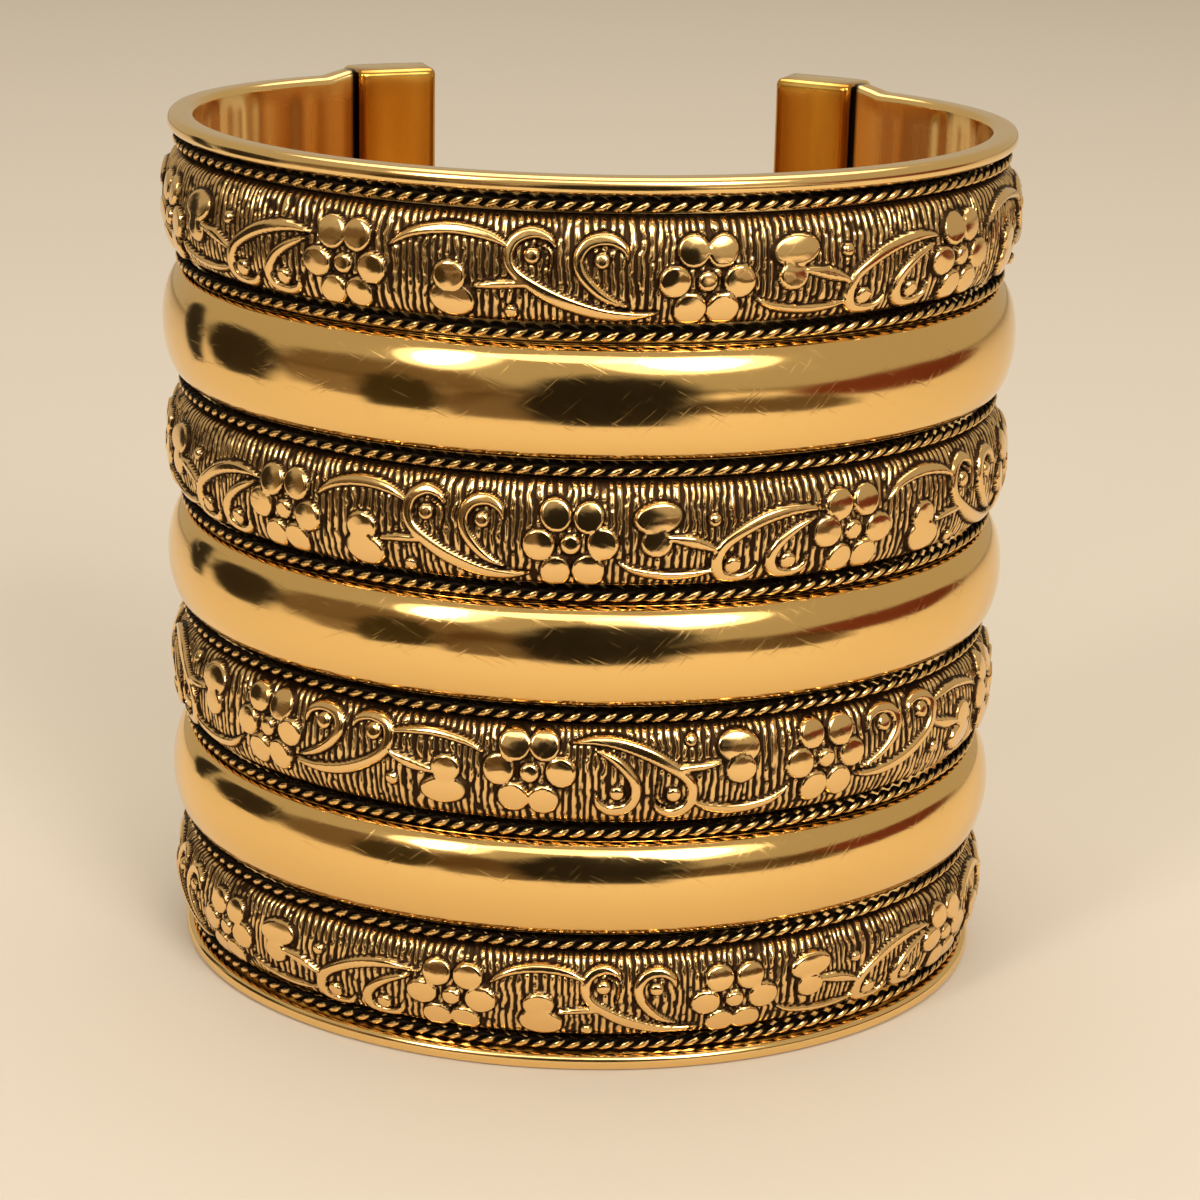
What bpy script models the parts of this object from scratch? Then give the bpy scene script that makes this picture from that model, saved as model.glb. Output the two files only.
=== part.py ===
"""Open cuff bracelet of brass strips soldered side by side on a liner sheet.

Every strip is modelled flat, facing -Y, with its length along X, and is then bent round
the oval of the wrist. The cuff stands on its bottom rim with its axis along Z. The gap
between its ends faces +Y, and the origin is under the middle of its footprint.
"""
import math

import bmesh
import bpy
import numpy as np
from mathutils import Vector
from mathutils.geometry import delaunay_2d_cdt

# Driving dimensions, in metres
INNER_WIDTH = 0.0611        # wrist hollow, side to side
INNER_FRONT = 0.0261        # from the hollow's widest place to the front
INNER_BACK = 0.0208         # from there to the back, which is flatter
END_GAP = 0.0279            # opening between the two end caps
CLEARANCE = 0.0003          # between pieces that touch on the real cuff
SIDE_GAP = 0.000275         # between a wire and the strips on each side of it

LINER_WALL = 0.00045
RIM_HEIGHT = 0.00125
RIM_WIDTH = 0.00205         # from the inner face outwards
RIM_ROUNDING = 0.0005

BAND_EDGE = 0.0004          # height of a strip's straight side
PLAIN_HEIGHT = 0.00205      # flat back to crest
GROUND_HEIGHT = 0.0017      # embossed strip, flat back to the ground's crest
RELIEF_HEIGHT = 0.00035     # flowers and scrolls above the ground
WIRE_DIAMETER = 0.00095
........
- _Description of the task_
The lines from the top of the data above down to the line containing "import math" are to be copied exactly; no other line should appear.

- _Result below_
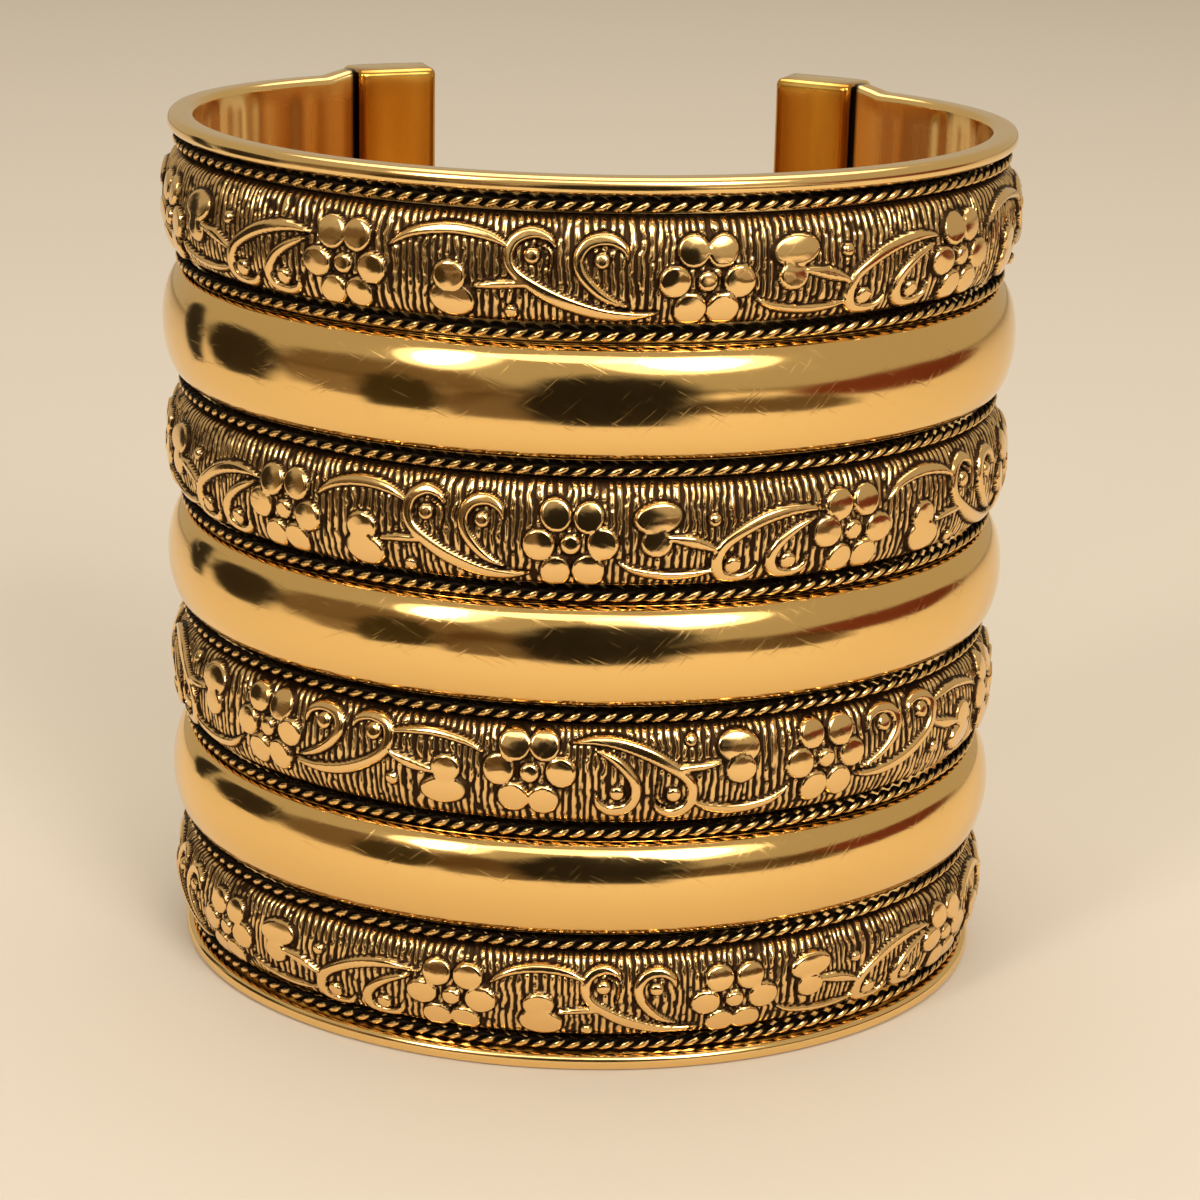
What bpy script models the parts of this object from scratch? Then give the bpy scene script that makes this picture from that model, saved as model.glb. Output the two files only.
=== part.py ===
"""Open cuff bracelet of brass strips soldered side by side on a liner sheet.

Every strip is modelled flat, facing -Y, with its length along X, and is then bent round
the oval of the wrist. The cuff stands on its bottom rim with its axis along Z. The gap
between its ends faces +Y, and the origin is under the middle of its footprint.
"""
import math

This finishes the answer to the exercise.